Sandra remained in the home after a divorce, and she ran her highly successful design business from the house. In spite of designation of the property as a Guilford County Landmark in 1983, residents noticed a general decline of the Hillside property over the past decade. The estate was vulnerable to being destroyed for redevelopment, but Preservation Greensboro worked with the North Carolina State Historic Preservation Office and Sandra to see the house gain statewide significance in order to prevent demolition. As the condition of the house deteriorated and finances grew increasing restricted, the mortgage holder auctioned the property in 2016.
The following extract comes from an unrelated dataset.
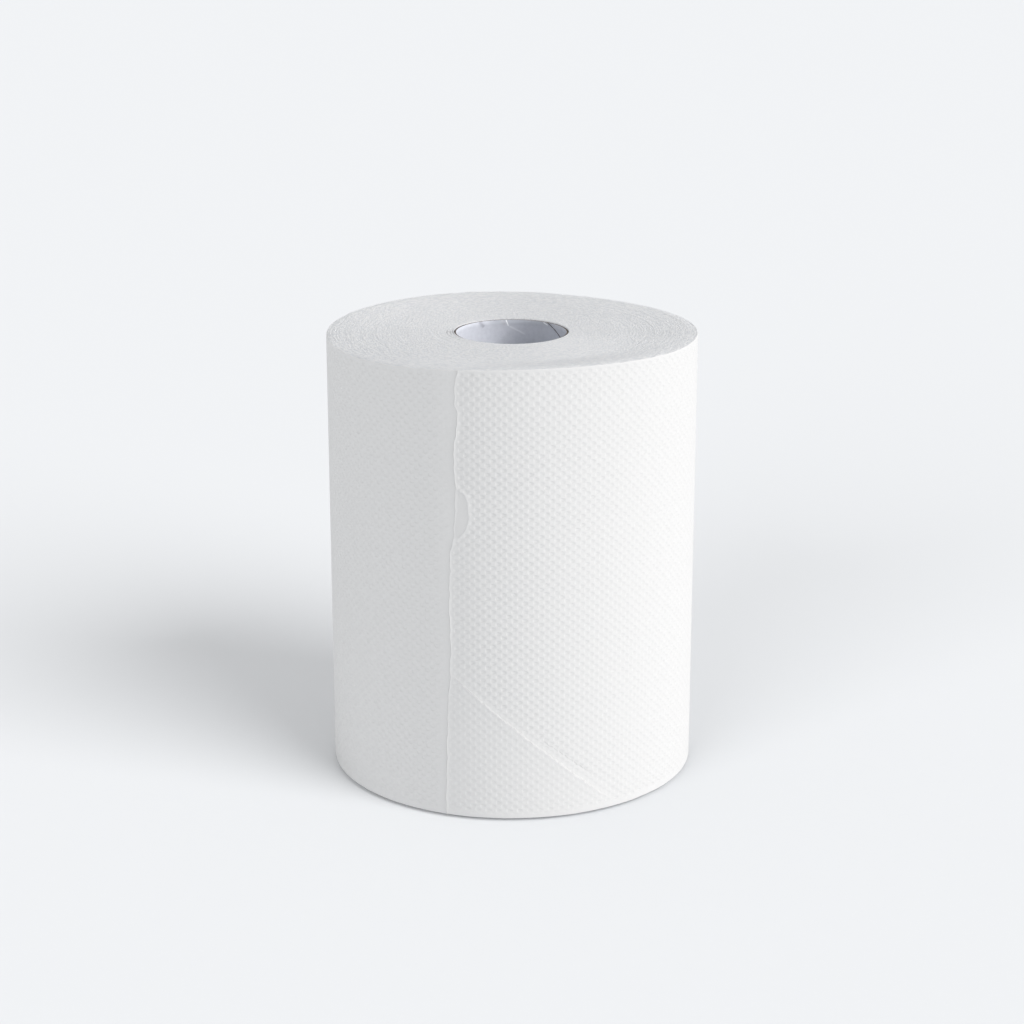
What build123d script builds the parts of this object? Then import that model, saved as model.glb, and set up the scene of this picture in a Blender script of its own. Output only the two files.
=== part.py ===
from build123d import *
import math
import os

# Paper towel roll, stood on its end: one long sheet wound round an open cardboard tube.
# Millimetres, +Z up, origin on the roll's axis in the plane it stands on.

# Wound sheet
SHEET_WIDTH = 194.0        # the roll's height as it stands
SHEET_THICKNESS = 0.3      # one embossed sheet, and so the step at its tail
ROLL_RADIUS = 80.0         # axis to the outer turn, at the tail
RIM_INSET = 1.2            # how far the soft outer rims draw in, across the end face
RIM_HEIGHT = 2.0           # and how far down the side they start to
TAIL_ANGLE = -107.0        # where the outer turn ends, degrees from +X seen from above

# Turns that show on the end faces: one groove for every so many sheets
SHEETS_PER_GROOVE = 28
GROOVE_DEPTH = 0.35
GROOVE_WIDTH = 0.9
PLAIN_MARGIN = 1.8         # ungrooved paper beside the core and beside the rounded rim

# Cardboard tube
CORE_RADIUS = 25.0         # outside
CORE_WALL = 0.8
CORE_RECESS = 0.5          # how far inside the paper each end of the tube lies
CORE_CLEARANCE = 0.1       # between the tube and the first turn

CUT_OVERRUN = 2.0          # how far a cutting body runs past what it cuts

TURN_ARCS = 4              # a turn is drawn as this many round arcs
ARC_ANGLE = 360 / TURN_ARCS

UPRIGHT = Axis((0, 0, 0), (0, 0, 1))


def direction(angle):
    """Unit vector in the XY plane, at an angle in degrees from +X."""
    return Vector(math.cos(math.radians(angle)), math.sin(math.radians(angle)))


def winding(outer_radius, pitch, arc_count):
    """Arcs of a line that closes in by one pitch each time round, from the tail inwards.

    The arcs are struck from the corners of a small square about the roll's axis, one corner
    further on for each, so that neighbours meet in line. More arcs to a turn give a small
    polygon in its place. Yields the centre, radius and first angle of each arc.
    """
    step = pitch / TURN_ARCS
    corner_distance = step / (2 * math.sin(math.radians(ARC_ANGLE / 2)))
    centre = direction(TAIL_ANGLE + ARC_ANGLE / 2 - 90) * corner_distance
    for arc in range(arc_count):
        angle = TAIL_ANGLE + arc * ARC_ANGLE
        yield centre, outer_radius - arc * step, angle
        centre = centre + direction(angle + ARC_ANGLE) * step


def swept_arc(section, centre, angle):
    """A section drawn in the XZ plane, carried through one arc about an upright line."""
    swept = revolve(section, axis=UPRIGHT, revolution_arc=ARC_ANGLE)
    return Pos(centre.X, centre.Y) * Rot(0, 0, angle) * swept


def side_section(radius):
    """Half of the roll cut through its axis, with the two rims rounded as soft paper is."""
    shoulder = radius - RIM_INSET
    lower_edge = RIM_HEIGHT
    upper_edge = SHEET_WIDTH - RIM_HEIGHT
    lower_rim = EllipticalCenterArc(
        (shoulder, lower_edge), RIM_INSET, RIM_HEIGHT, -90, arc_size=90)
    upper_rim = EllipticalCenterArc(
        (shoulder, upper_edge), RIM_INSET, RIM_HEIGHT, 0, arc_size=90)
    side = Line((radius, lower_edge), (radius, upper_edge))
    to_axis = Polyline((shoulder, SHEET_WIDTH), (0, SHEET_WIDTH), (0, 0), (shoulder, 0))
    return Plane.XZ * make_face([lower_rim, side, upper_rim, to_axis])


def wound_block():
    """The outer turn of the sheet, with its step at the tail, filled right to the axis."""
    block = Part()
    for centre, radius, angle in winding(ROLL_RADIUS, SHEET_THICKNESS, TURN_ARCS):
        block += swept_arc(side_section(radius), centre, angle)
    return block


def turn_groove():
    """The cutting body for the line between turns on the upper end face."""
    outermost = ROLL_RADIUS - RIM_INSET - PLAIN_MARGIN
    innermost = CORE_RADIUS + PLAIN_MARGIN
    pitch = SHEETS_PER_GROOVE * SHEET_THICKNESS
    arc_count = int((outermost - innermost) / pitch * TURN_ARCS)
    half = GROOVE_WIDTH / 2
    pieces = []
    for centre, radius, angle in winding(outermost, pitch, arc_count):
        outline = Polyline(
            (radius, -GROOVE_DEPTH),
            (radius + half, 0),
            (radius + half, CUT_OVERRUN),
            (radius - half, CUT_OVERRUN),
            (radius - half, 0),
            close=True,
        )
        section = Plane.XZ * Pos(0, SHEET_WIDTH) * make_face(outline)
        pieces.append(swept_arc(section, centre, angle))
    return Part() + pieces


def tube(outside_radius, inside_radius, length):
    """An open tube about the roll's axis, half its length above and half below the middle."""
    ring = Circle(outside_radius) - Circle(inside_radius)
    return Pos(0, 0, SHEET_WIDTH / 2) * extrude(ring, amount=length / 2, both=True)


def paper_roll():
    """All the turns of the sheet as one solid, bored for the tube."""
    bore_radius = CORE_RADIUS + CORE_CLEARANCE
    bore = Pos(0, 0, SHEET_WIDTH / 2) * Cylinder(bore_radius, SHEET_WIDTH + 2 * CUT_OVERRUN)
    top_groove = turn_groove()
    bottom_groove = mirror(top_groove, Plane.XY.offset(SHEET_WIDTH / 2))
    return wound_block() - bore - top_groove - bottom_groove


def core_tube():
    """The spiral-wound cardboard tube that the sheet is wound on, open from end to end."""
    return tube(CORE_RADIUS, CORE_RADIUS - CORE_WALL, SHEET_WIDTH - 2 * CORE_RECESS)


os.makedirs("parts", exist_ok=True)
export_step(paper_roll(), "parts/paper_roll.step")
export_step(core_tube(), "parts/core_tube.step")
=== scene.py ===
import math

import bpy
import numpy as np
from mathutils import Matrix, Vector


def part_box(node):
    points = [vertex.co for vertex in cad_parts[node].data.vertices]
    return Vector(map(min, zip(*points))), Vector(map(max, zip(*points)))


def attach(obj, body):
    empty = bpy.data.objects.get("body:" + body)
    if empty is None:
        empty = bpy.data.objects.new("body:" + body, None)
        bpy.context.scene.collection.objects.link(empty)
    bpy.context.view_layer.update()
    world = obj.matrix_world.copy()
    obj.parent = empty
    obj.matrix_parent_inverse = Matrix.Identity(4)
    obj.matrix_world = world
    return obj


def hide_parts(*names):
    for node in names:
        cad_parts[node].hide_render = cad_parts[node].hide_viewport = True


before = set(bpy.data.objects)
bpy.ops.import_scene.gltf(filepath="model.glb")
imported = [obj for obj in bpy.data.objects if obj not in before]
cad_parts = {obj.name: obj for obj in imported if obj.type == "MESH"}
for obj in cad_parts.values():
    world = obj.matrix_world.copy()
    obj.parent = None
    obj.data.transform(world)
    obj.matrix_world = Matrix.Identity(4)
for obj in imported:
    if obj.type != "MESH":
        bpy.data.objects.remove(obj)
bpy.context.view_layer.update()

# Paper towel roll on its end: the long embossed sheet wound round a cardboard tube.
# Metres in Blender, and sizes written as millimetres times MM. A table that holds millimetres says so.
# The axis is Z and the camera looks along +Y. Places on the sheet are (distance along it, height).

MM = 0.001
FULL_TURN = 2 * math.pi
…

The purchasers were Eric and Michael Fuko-Rizzo, who plan a complete restoration of the property. They are working with Fisher Park landscape architect Chip Callaway to rejuvenate the grounds, which were taken over by invasive plants such as bamboo, ivy, poison ivy, and honeysuckle. They are coordinating their work with Preservation Greensboro to open Hillside as a Designer Show House in 2018.
Hillside is today an active construction site. Access is limited to the most impressive public rooms on the ground floor during the Tour of Historic Homes and Gardens.
In 2017, vintage homes such as Hillside in the Fisher Park neighborhood opened their doors to ticketholders during Preservation Greensboro Incorporated’s seventh annual Tour of Historic Homes & Gardens.